Las soluciones parciales con las que el traductor avezado hace frente a estas y otras cuestiones son distintas en cada caso y, por supuesto, existen herramientas, a pesar de la subjetividad aludida, para «medir» lo que distingue una buena traducción de otra mediocre. Pero en todos los casos, las preguntas que ocasiona lo imperfecto de la labor traductora en sí (los hilos, los flecos) son tan interesantes como múltiples e inagotables serán las posibles respuestas. Para muestra, un botón: la lectora adolescente que, aunque no sepa por qué, tiene criterio suficiente como para apreciar lo bueno en las traducciones de Yevtushenko, sin decidirse a elegir una sobre la otra porque resulta que ambas se complementan, y a las dos necesita; o el intelectual iraní que, despojado de su patria y su vida, se reencuentra con su yo de juventud en los poemas de Bukowski, traducidos sobre la marcha por su hijo, sin que el contexto específico en cada caso importe demasiado o tenga siquiera que ser explicado en un aparte.

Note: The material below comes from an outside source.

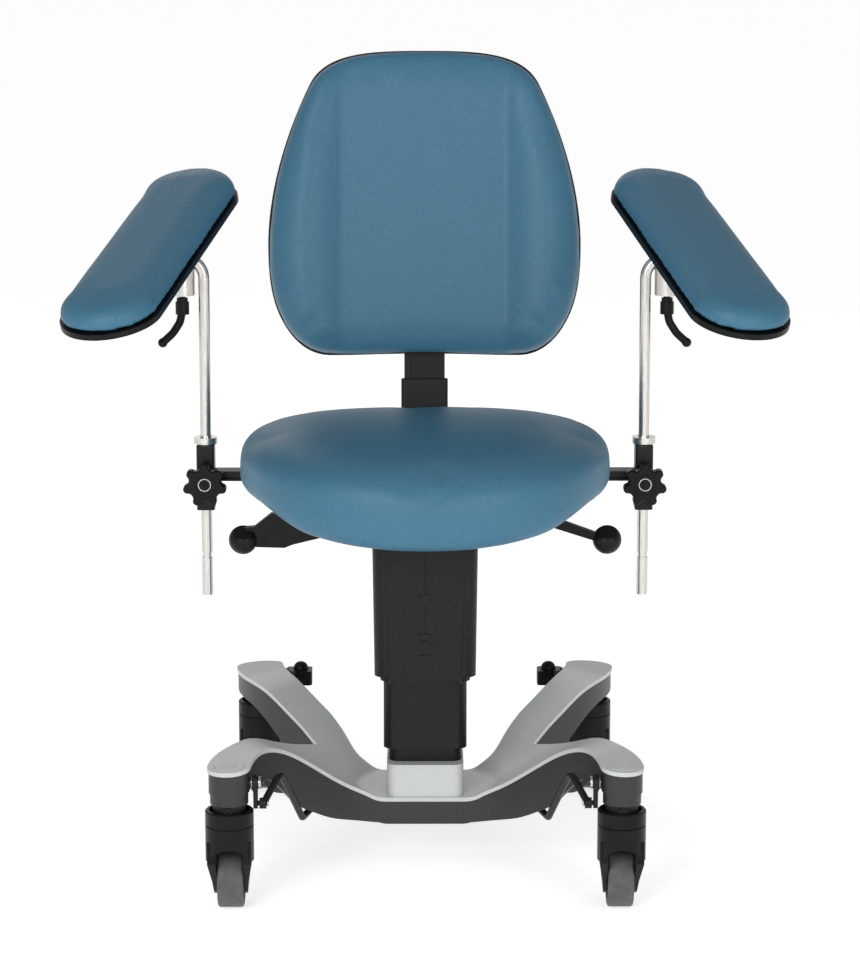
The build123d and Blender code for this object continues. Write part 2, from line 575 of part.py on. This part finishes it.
def brake_pieces(name, side):
    """Both cranks and the bent rod that joins them, for one side."""
    def put(node, shape):
        save(node + "_" + name, shape if side > 0 else mirrored(shape))

    put("front_crank", crank("front_right"))
    put("rear_pedal", crank("rear_right"))
    low = BRAKE_Z - CRANK_L
    fx, fy = FRONT_CASTER
    rx, ry = REAR_CASTER
    start = (fx - FRONT_CAP_R - 14, fy, low)
    end = (rx - REAR_CAP_R - 14, ry, low)
    eye_front = cylinder((start[0] - 4, fy, low), (start[0] + 4, fy, low), 6.5)
    eye_rear = cylinder((end[0] - 4, ry, low), (end[0] + 4, ry, low), 6.5)
    route = [(start[0] - 2, fy + 2, low + 2), (171, -212, 163), (149, -121, 79), (143, -98, 79),
             (116, 10, 80), (116, 75, 82), (152, 150, 99), (end[0] - 1, ry - 3, low - 1)]
    rod = pipe(route, [14, 10, 20, 50, 40, 40], BRAKE_ROD_R)
    whole = rod + eye_front + eye_rear
    whole = whole - cylinder((start[0] - 9, fy, low), (start[0] + 9, fy, low), 3 + RUN)
    whole = whole - cylinder((end[0] - 9, ry, low), (end[0] + 9, ry, low), 3.6)
    put("brake_rod", whole)


base_pieces()
caster_pieces()
column_pieces()
mechanism_pieces()
save("lever_right", hand_lever(1))
save("lever_left", hand_lever(-1))
seat_pieces()
back_pieces()
for name, side in (("left", -1), ("right", 1)):
    arm_pieces(name, side)
    brake_pieces(name, side)
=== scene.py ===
"""Looks of the swivel treatment chair: metres, +Z up, the sitter looks along -Y.

Blue vinyl cushions, a light gloss cover over a black base, and black and stainless metalwork.
"""

import json
import math

import bmesh
import bpy
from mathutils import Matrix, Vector
from mathutils.bvhtree import BVHTree

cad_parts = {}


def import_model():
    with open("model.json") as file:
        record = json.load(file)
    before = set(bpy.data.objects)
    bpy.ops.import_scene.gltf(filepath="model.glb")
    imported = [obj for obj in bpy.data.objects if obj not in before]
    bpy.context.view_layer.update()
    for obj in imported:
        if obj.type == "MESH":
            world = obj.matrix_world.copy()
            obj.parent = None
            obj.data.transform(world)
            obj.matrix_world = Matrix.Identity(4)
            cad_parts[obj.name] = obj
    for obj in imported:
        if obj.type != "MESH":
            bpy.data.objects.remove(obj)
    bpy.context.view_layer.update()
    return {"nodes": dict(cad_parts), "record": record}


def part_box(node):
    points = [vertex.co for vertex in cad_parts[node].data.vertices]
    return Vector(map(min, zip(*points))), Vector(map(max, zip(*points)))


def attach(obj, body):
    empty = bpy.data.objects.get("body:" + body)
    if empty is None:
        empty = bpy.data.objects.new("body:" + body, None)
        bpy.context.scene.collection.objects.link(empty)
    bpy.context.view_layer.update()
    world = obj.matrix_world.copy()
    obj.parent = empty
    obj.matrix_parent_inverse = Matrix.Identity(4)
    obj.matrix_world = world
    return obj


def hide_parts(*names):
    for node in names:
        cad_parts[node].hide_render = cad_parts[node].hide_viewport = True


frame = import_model()
nodes = frame["nodes"]
SIDES = {"left": -1, "right": 1}

# --- dimensions ---------------------------------------------------------------------------------
BACK_LEAN = math.radians(7.6)
BACK_FOOT = Vector((0, 0.2347, 0.588))   # lower edge of the backrest on the rear face of its shell
BACK_FRONT = Vector((0, -math.cos(BACK_LEAN), math.sin(BACK_LEAN)))  # the way the backrest faces
PANEL_HALF = 0.104                       # half width of the flat middle panel of the backrest
RIDGE_AT = 0.158                         # where the side bolsters are highest
PANEL_SINK = 0.45                        # share of the foam's thickness that the middle panel lacks
SHELL_DEPTH = 0.014                      # front of the shell's rim
SEAT_RIM = 0.4785                        # underside of the seat foam where it rests on the pan
SEAT_GAP = 0.0005                        # gap between the foam and the pan
SEAT_CROWN = 0.012                       # how far the crown stands above the CAD solid
SEAT_AROUND = 144                        # slices round the seat
SEAT_UPPER, SEAT_LOWER = 22, 12          # points of a slice above and below its widest one
WIDEST_AT = 0.42                         # height of the widest point, as a share of the foam's thickness
SIDE_DEPTH = 0.019                       # how far the side edges hang below the pan
NOSE_DEPTH, NOSE_RISE = 0.038, 0.020     # how much deeper the nose hangs, and what its ends lack of that
LIP, NOSE_LIP = 0.024, 0.018             # how far the lower edge turns in, and how much more at the nose
SIM_FRAMES = 20                          # length of each cloth simulation
HOUSING_RADIUS = 0.0285                  # of a caster, which stands under its end cap
CAP_MARKS = ((0.0175, -0.0165, 0.006), (0.0085, -0.0095, 0.006))  # half width, front, back of each line
PIVOT_Z = 0.160                          # height of the brake pivots


# --- materials ----------------------------------------------------------------------------------
def principled(name, colour, roughness, metallic=0.0, coat=0.0):
    """A new material and its shader."""
    mat = bpy.data.materials.new(name)
    mat.use_nodes = True
    shader = mat.node_tree.nodes["Principled BSDF"]
    shader.inputs["Base Color"].default_value = (*colour, 1)
    shader.inputs["Roughness"].default_value = roughness
    shader.inputs["Metallic"].default_value = metallic
    shader.inputs["Coat Weight"].default_value = coat
    return mat, shader


def add(mat, kind, **sockets):
    """A node of that kind with its sockets set."""
    node = mat.node_tree.nodes.new(kind)
    for name, value in sockets.items():
        node.inputs[name.replace("_", " ")].default_value = value
    return node


def coordinates(mat, stretch=(1, 1, 1)):
    """Object coordinates, stretched."""
    place = add(mat, "ShaderNodeTexCoord")
    mapping = add(mat, "ShaderNodeMapping", Scale=stretch)
    mat.node_tree.links.new(place.outputs["Object"], mapping.inputs["Vector"])
    return mapping.outputs["Vector"]


def grain(mat, shader, scale, depth, strength, stretch=(1, 1, 1), cells=False):
    """Fine relief over the whole surface."""
    links = mat.node_tree.links
    if cells:
        texture = add(mat, "ShaderNodeTexVoronoi", Scale=scale)
        height = texture.outputs["Distance"]
    else:
        texture = add(mat, "ShaderNodeTexNoise", Scale=scale, Detail=3.0)
        height = texture.outputs["Fac"]
    links.new(coordinates(mat, stretch), texture.inputs["Vector"])
    bump = add(mat, "ShaderNodeBump", Strength=strength, Distance=depth)
    links.new(height, bump.inputs["Height"])
    links.new(bump.outputs["Normal"], shader.inputs["Normal"])


def mottle(mat, shader, low, high, scale, stretch=(1, 1, 1), detail=4.0):
    """Base colour that drifts between two shades."""
    links = mat.node_tree.links
    texture = add(mat, "ShaderNodeTexNoise", Scale=scale, Detail=detail)
    links.new(coordinates(mat, stretch), texture.inputs["Vector"])
    ramp = add(mat, "ShaderNodeValToRGB")
    ramp.color_ramp.elements[0].position = 0.3
    ramp.color_ramp.elements[0].color = (*low, 1)
    ramp.color_ramp.elements[1].position = 0.7
    ramp.color_ramp.elements[1].color = (*high, 1)
    links.new(texture.outputs["Fac"], ramp.inputs["Fac"])
    links.new(ramp.outputs["Color"], shader.inputs["Base Color"])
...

Que las palabras viajan de una lengua a otra, es algo que cualquier traductor reconoce en su propio recorrido de ida y vuelta por los diccionarios. Que, además, son puentes que se tienden o puertas o ventanas que se abren, nos lo enseñan estos ejemplos que tienen que ver con cómo el acto de traducir ayuda a afrontar el desarraigo con el que se ha de convivir. Todos los tiempos son tiempos de penuria para alguien: de huida, de retórica agresiva, de exclusión… todas las traducciones son necesarias también para alguien en algún momento de reconstrucción entre los escombros. Son edificios del intelecto, no muros. Cruces de caminos, no fronteras. Y pobre del que así no lo entienda, y chille y se desgañite con el oscuro deseo de ser recibido tal cual, sin interpretación posible. Como si el lenguaje fuese un monolito, en lugar de una roca porosa que va cambiando de forma a merced del viento y el agua. Como si la casa de las lenguas no fuera múltiple, y cambiante, y de todos. Traductora dixit.